Things could be so much better
In 2014, this giant landmass of 1.3 billion people purchased barely 1,900 industrial robots. The Czech Republic, small as it is, bought 2,500! China, the world leader in robot buying, took in 56,000.
By 2016, India’s numbers were barely 2,600, which were 400 fewer than Thailand. China’s industrial robot acquisitions soared to 90,000.
With the rest of Asia already far ahead of India in embracing and committing to a future of industrial automation, such low robot deployments preclude India from joining the Asian automation club anytime soon.
Officially, India is termed a NIC (newly industrialized country). NIC countries like Mexico, South Africa, Brazil, even China, are generally late to the game when it comes to industrialization.
Thirty-five years of breakneck industrialization vaulted China into being the world’s factory. India, the other Asian behemoth, didn’t follow.
Maybe being a NIC partly explains India’s sluggish pace of industrialization, which, in turn, might also retard the adoption of robots for automation…or maybe make it easier to bypass people all together and go straight for the robots.
It may well be that before India can fully industrialize and put its millions of low-pay workers into factory jobs, robot-driven automation will have taken them away.

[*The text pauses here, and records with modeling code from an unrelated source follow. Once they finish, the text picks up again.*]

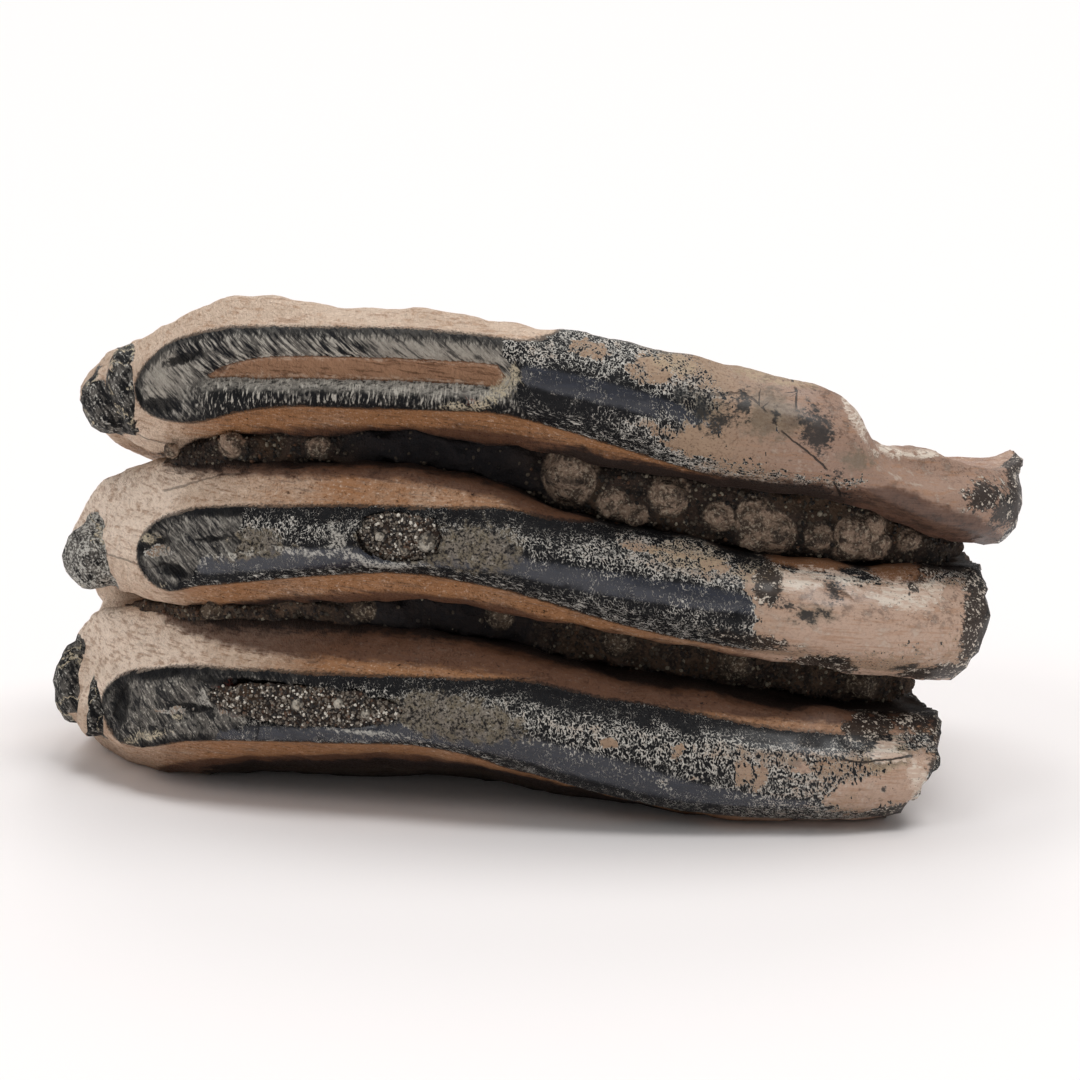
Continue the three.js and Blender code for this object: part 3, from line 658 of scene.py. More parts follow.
def brokenFields(s, f):  # the broken right end and root side, and the lumpy tips
    x, y, z = s.x, s.y, s.z
    top = along(plates[0]["top"], x) - slopes["top"] * np.maximum(0, s.depth - slopes["topFrom"])
    within = np.minimum(np.minimum(s.pick([90, s.upperSeam, s.lowerSeam]), top) - z,
                        z - np.maximum(s.pick([s.upperSeam, s.lowerSeam, -90]), 0))
    ring = np.minimum(within - cementThick * ease(s.depth, 0, 6), np.maximum(s.depth, 0))
    f.ring = np.clip(ring, -3, 6)
    atRight = 1 - ease(np.abs(x - rightBreak(y, z)), 0.35, 0.8)
    atBack = 1 - ease(np.abs(y - backBreak(x, z)), 0.35, 0.8)
    f.broken = np.maximum(atRight * ease(s.n[:, 0], 0.1, 0.4), atBack * ease(s.n[:, 1], 0.1, 0.4))
    away = [np.linalg.norm((s.p - knob["at"]) / (np.array(knob["radii"]) + 0.75), axis=1) for knob in knobs]
    cleft = np.exp(-(((x + 48.7 - 0.12 * (z - 9)) / 0.5) ** 2)) * (s.which == 2)
    f.knob = np.clip(4 - 4 * np.min(away, axis=0), -2, 2) - 3 * cleft


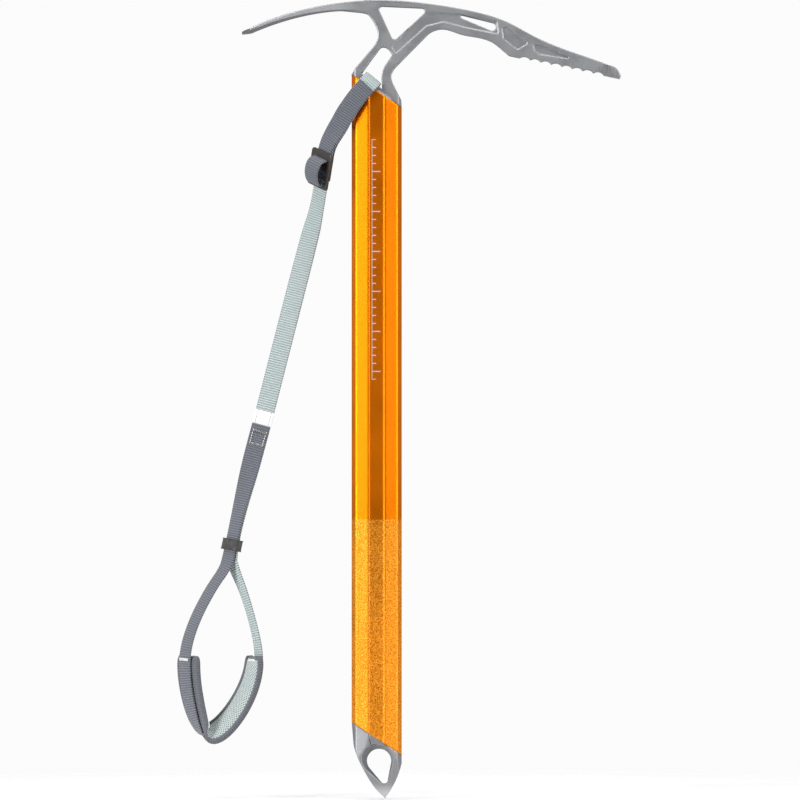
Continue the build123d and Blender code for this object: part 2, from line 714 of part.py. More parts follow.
def build_label(route, marks):
    """The label lies on the main strap, and the stitching on the front layer's sewn end."""
    sewn = marks[SEWN_PLACE]
    label = between(route, sewn - LABEL_LENGTH, sewn - SKIN_GAP)
    lift = WEB_THICK / 2 + SKIN_GAP + LABEL_THICK / 2
    export_on_leash("label", strip(label, LABEL_WIDTH, LABEL_THICK, -lift))
    end = marks[-1]
    on_top = WEB_THICK / 2 + SKIN_GAP / 2 + THREAD_THICK / 2
    bars = [between(route, end - far - TACK_LENGTH, end - far) for far in (FIRST_TACK, SECOND_TACK)]
    pieces = [strip(bar, TACK_WIDTH, THREAD_THICK, on_top) for bar in bars]
    row = between(route, end - SECOND_TACK + SKIN_GAP, end - FIRST_TACK - TACK_LENGTH - SKIN_GAP)
    aside = (TACK_WIDTH - THREAD_THICK) / 2
    pieces += [strip(row, THREAD_THICK, THREAD_THICK, on_top, side * aside) for side in (1, -1)]
    export_on_leash("label_stitches", *pieces)


def make_keeper():
    """A rubber sleeve with a ridge round each end, round both layers of the strap."""
    slot_width = WEB_WIDTH + 2 * SLIDE_GAP
    slot_depth = LAYER_PITCH + WEB_THICK + 2 * SLIDE_GAP
    wide = slot_width + 2 * KEEPER_WALL
    deep = slot_depth + 2 * KEEPER_WALL
    sleeve = extrude(RectangleRounded(wide, deep, KEEPER_WALL), amount=KEEPER_LENGTH / 2, both=True)
    raised = RectangleRounded(wide + KEEPER_RIB, deep + KEEPER_RIB, KEEPER_WALL)
    ridge = extrude(raised, amount=KEEPER_RIB)
    sleeve = sleeve + Pos(0, 0, KEEPER_LENGTH / 2 - KEEPER_RIB) * ridge
    sleeve = sleeve + Pos(0, 0, -KEEPER_LENGTH / 2) * ridge
    return sleeve - Box(slot_width, slot_depth, 2 * KEEPER_LENGTH)


def build_keeper(route, marks):
    at = marks[THROAT_PLACE] - KEEPER_ABOVE_THROAT
    export_on_leash("keeper", local_frame(route, at, -LAYER_PITCH / 2).location * make_keeper())


def build_pad(route, marks):
    """Cover, foam and mesh in a stack inside the wrist loop, with a binding along each edge."""
    start = marks[PAD_START_PLACE] + PAD_START
    end = marks[PAD_END_PLACE] - PAD_END
    run = between(route, start, end)
    depth = WEB_THICK / 2
    for name, width, thick in (
        ("pad_cover", PAD_WIDTH, PAD_SKIN),
        ("pad_foam", PAD_WIDTH, PAD_FOAM),
        ("pad_mesh", PAD_WIDTH, PAD_SKIN),
    ):
        depth += PAD_GAP
        export_on_leash(name, strip(run, width, thick, -depth - thick / 2))
        depth += thick
    stack = depth - WEB_THICK / 2 - PAD_GAP
    middle = WEB_THICK / 2 + PAD_GAP + stack / 2
    aside = PAD_WIDTH / 2 + PAD_GAP + BINDING_WIDTH / 2
    export_on_leash("pad_binding_front", strip(run, BINDING_WIDTH, stack, -middle, aside))
    export_on_leash("pad_binding_back", strip(run, BINDING_WIDTH, stack, -middle, -aside))
    on_web = WEB_THICK / 2 + SKIN_GAP / 2 + THREAD_THICK / 2
    on_mesh = -depth - SKIN_GAP - THREAD_THICK / 2
    outer = between(route, end - PAD_TACK_INSET - TACK_LENGTH, end - PAD_TACK_INSET)
    inner = between(route, start + PAD_TACK_INSET, start + PAD_TACK_INSET + TACK_LENGTH)
    rows = [strip(outer, TACK_WIDTH, THREAD_THICK, on_web), strip(inner, TACK_WIDTH, THREAD_THICK, on_mesh)]
    export_on_leash("pad_stitches", *rows)


def build_all():
    os.makedirs("parts", exist_ok=True)
    build_axe()
    build_head_loop()
    route, marks = build_leash()
    build_buckle(route, marks)
    build_label(route, marks)
    build_keeper(route, marks)
    build_pad(route, marks)


build_all()
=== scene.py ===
# %% [markdown]
# An ice axe. It has a forged steel head, a faceted tube of orange anodised aluminium, a steel spike
# with an eye, and a leash of flat webbing with a slide buckle, a rubber keeper and a padded wrist loop.
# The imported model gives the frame: every CAD node is already in place, in metres, with +Z up the shaft and
# +X towards the pick. Each Blender piece is built in that same frame, and most of them ride on a CAD body.

# %% Load the frame
from math import cos, pi, radians, sin

import bmesh
import bpy
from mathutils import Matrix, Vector


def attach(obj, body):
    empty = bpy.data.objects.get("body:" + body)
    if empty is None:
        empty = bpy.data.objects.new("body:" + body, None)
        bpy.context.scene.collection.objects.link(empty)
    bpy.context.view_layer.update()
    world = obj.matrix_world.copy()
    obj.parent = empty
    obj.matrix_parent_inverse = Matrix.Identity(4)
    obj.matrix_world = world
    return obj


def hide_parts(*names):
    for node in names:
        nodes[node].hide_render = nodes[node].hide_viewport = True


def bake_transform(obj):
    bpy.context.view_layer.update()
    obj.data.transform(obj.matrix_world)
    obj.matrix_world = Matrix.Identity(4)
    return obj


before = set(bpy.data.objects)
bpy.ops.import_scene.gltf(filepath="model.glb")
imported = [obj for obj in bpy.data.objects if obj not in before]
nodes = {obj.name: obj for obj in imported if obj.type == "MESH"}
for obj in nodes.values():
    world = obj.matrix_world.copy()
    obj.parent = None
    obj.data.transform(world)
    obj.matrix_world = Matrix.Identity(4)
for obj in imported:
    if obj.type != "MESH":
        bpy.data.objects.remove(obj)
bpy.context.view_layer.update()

# %% [markdown]
# The camera comes first, because every choice about size and detail is judged through it. It looks
# level and square to the axe, along +Y, through a long lens, so the shaft's sides stay parallel.

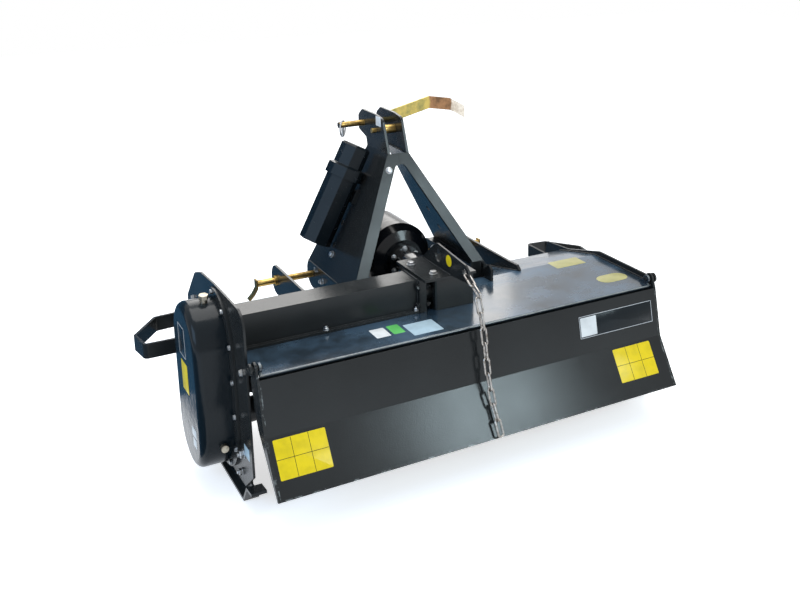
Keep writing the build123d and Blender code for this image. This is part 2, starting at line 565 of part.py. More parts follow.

It’s what Harvard economist Dani Rodrik dubs “premature de-industrialization.” All of the global industrialized countries had a period of time—decades—to industrialize before evolving to a post‐industrial phase of development and then into automation.
Rodrik and other “Economists’ worry is that the factory-led model of advancement—which, for more than a century, has offered the quickest route out of poverty—is simply no longer available to today’s poorest nations.”
Even with a sizzling GDP?
China may have been the last to industrialize before things closed for NIC countries (newly industrialized countries); today NICs don’t get the chance to first industrialize before automation is on them to convert.
And that’s exactly what Varroc Engineering, in Aurangabad, is doing. The maker of automobile plastics and lights is planning on buying robots as business expands.
“Owner Tarang Jain says his business is growing rapidly. But rather than rapidly expanding his 3,000 or so permanent staff, he plans a big increase in robots instead. ‘My only worry is we haven’t automated quickly enough,’ he says.”
The inescapable good side of things for the time being is that with a sizzling GDP of 7.4—tops in the world—India is no slouch at pumping out its gross domestic product.
Yet, best-in-world GDP can’t hide the fact that the country has horrendous levels of poverty, unemployment, underemployment and illiteracy—India has 280 million illiterate citizens. The average adult, according the United Nations, gets barely 4.4 years of schooling, lowest in Asia.
Those millions of undereducated do not make for a compelling workforce, except for the most menial of jobs. Precisely the kinds of jobs at which robots are best.
“Time is not on India’s side,” says Tharman Shanmugaratnam, Singapore’s deputy prime minister of economic and social policies. “I give 10 years for labor-intensive manufacturing to survive in its present form before machines take over.”